Beyond simply measuring value, consumer surplus is a key ingredient in the proactive design of public policy, especially when dealing with complex market behaviors and "externalities"—the side effects of consumption.
Consider a "sin tax" on products like cigarettes or sugary drinks. A simplistic view might be that such a tax is always bad because it reduces consumer surplus. But this misses the bigger picture. The consumption of these goods creates negative externalities, like future healthcare costs or pollution. The goal of a well-designed tax is not to punish consumers, but to maximize overall social welfare. This involves a grand balancing act: weighing the loss in consumer surplus against the gain in tax revenue and, most importantly, the reduction in social harm. The optimal tax, from this perspective, is the one that forces buyers and sellers to internalize the hidden costs of their transaction, guiding the market toward a more efficient outcome for society as a whole.
The world of markets gets even more interesting when we consider network effects, where a product becomes more valuable as more people use it. Think of a telephone, a social media platform, or a video game console. Your willingness to pay for one depends on how many of your friends are also on the network. This creates a fascinating feedback loop where success breeds success. This dynamic fundamentally changes the shape of the demand curve and complicates the analysis of government policy. A small tax or subsidy could have an unexpectedly large effect by triggering or breaking this positive feedback loop. Understanding how consumer surplus behaves in these interconnected systems is essential for navigating the complex realities of our modern digital economy.
We have seen consumer surplus as a practical tool for building roads, regulating markets, and protecting the environment. But the idea also reveals something deeper about the nature of science. The mathematical structures we use to describe economic choices often echo, in surprising ways, the structures used in other scientific fields.
Consider a model where consumers choose between two products, influenced both by their own preferences and the choices of their neighbors. This social system bears a striking resemblance to the Ising model in statistical physics, which describes how individual atomic spins in a magnetic material align with each other under the influence of an external magnetic field. Physicists developed a powerful tool called the transfer matrix to solve this problem. It turns out that we can write down an analogous transfer matrix for our system of consumers, and the total economic surplus of the entire society, in the limit of a large population, is determined by the largest eigenvalue of this matrix.
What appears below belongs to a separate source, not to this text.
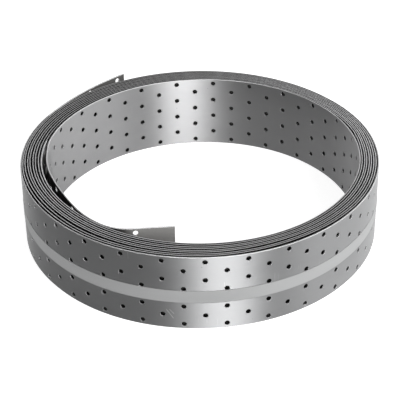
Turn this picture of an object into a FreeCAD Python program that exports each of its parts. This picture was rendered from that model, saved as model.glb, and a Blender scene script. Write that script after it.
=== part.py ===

This is a profound and elegant connection. It hints that the fundamental principles of how complex systems organize themselves, whether they are made of atoms or people, might be described by a universal mathematical language. Far from being a dry accounting concept, consumer surplus thus becomes a key that unlocks a deeper appreciation for the hidden structures that link our economic, social, and natural worlds into a unified, intelligible whole.